Now comes Mank, David Fincher’s loving and atmospheric re-creation of 1930s Hollywood. It’s the story of screenwriter Herman J. Mankiewicz, Joe’s older brother, whose main claim to fame was as cowriter of Citizen Kane, one of the most revered movies of all time and even today a subject of controversy. Kane’s Oscar-winning screenplay has been part of the movie’s mystique—did Orson Welles, the 24-year-old boy wonder who also directed and starred in the film, deserve his cowriter’s credit or was Mankiewicz the sole author?
Mank gives the lion’s share of the credit to Mankiewicz, but the movie’s real concerns lie elsewhere. For Mank’s true subject is power, its wielders and its victims and the way it overshadows and corrupts everything and everyone it touches.
The movie, which Fincher lovingly shot in sumptuously evocative, deep-focus black and white, gleams like a beloved family jewel. The snappy dialogue, the jazz-inflected musical score, even the way the soundtrack is layered with a 1930s echo—all give the movie a thrilling sense of retro-authenticity. This is helped by the superb acting, especially from Gary Oldman, who captures every ounce of Herman’s roguish charm, cynicism, anger and despair; and Amanda Seyfried, as Marion Davies, the less-than-gifted but savvy blonde actress who was the adored mistress of William Randolph Hearst, the fabulously wealthy media magnate who casts a dark shadow over the story.
There’s a Jewish angle to this tale, although Mank tends to dance around it. Most of the major studios were founded and run by the sons of Jewish immigrants from Eastern Europe. But they weren’t like the modern, self-confident, high-profile American Jews we know today. The studio heads for the most part were highly ambivalent about their Jewish identities and felt vulnerable to anti-Semites who accused them of secretly plotting a Marxist takeover of the country and its culture (sound familiar?). To demonstrate their loyalty to the cause of “Americanism,” MGM studio boss Louis B. Mayer and his brilliant deputy, Irving Thalberg, collaborated with Hearst to smear writer Upton Sinclair, who was running for governor of California as a progressive Democrat.

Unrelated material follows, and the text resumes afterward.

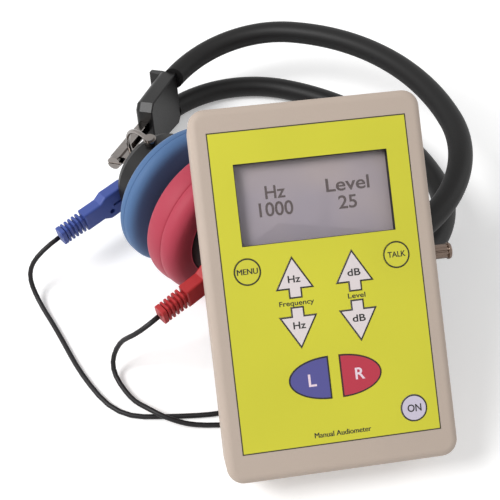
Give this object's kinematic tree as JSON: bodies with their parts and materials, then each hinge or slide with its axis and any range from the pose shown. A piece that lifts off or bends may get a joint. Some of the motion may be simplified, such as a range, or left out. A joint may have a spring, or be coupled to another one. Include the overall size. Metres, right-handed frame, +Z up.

Mank shuttles back and forth between the 1934 gubernatorial campaign and 1940, when Herman, convalescing from a badly broken leg from a car accident and willfully captive to the alcoholism that is rotting both his body and his brain, struggles to produce the Kane screenplay. We’re led to believe that he’s writing a scathing takedown of Hearst, the obvious model for the fictional Charles Foster Kane, in revenge for Hearst’s role in destroying Sinclair’s campaign. But his real target is the fundamental immorality of Hollywood, where everything is for sale, including people’s lives and livelihoods. The screenplay turns out to be brilliant, and Welles manages to get it made despite Mayer and Hearst’s attempts to bury it.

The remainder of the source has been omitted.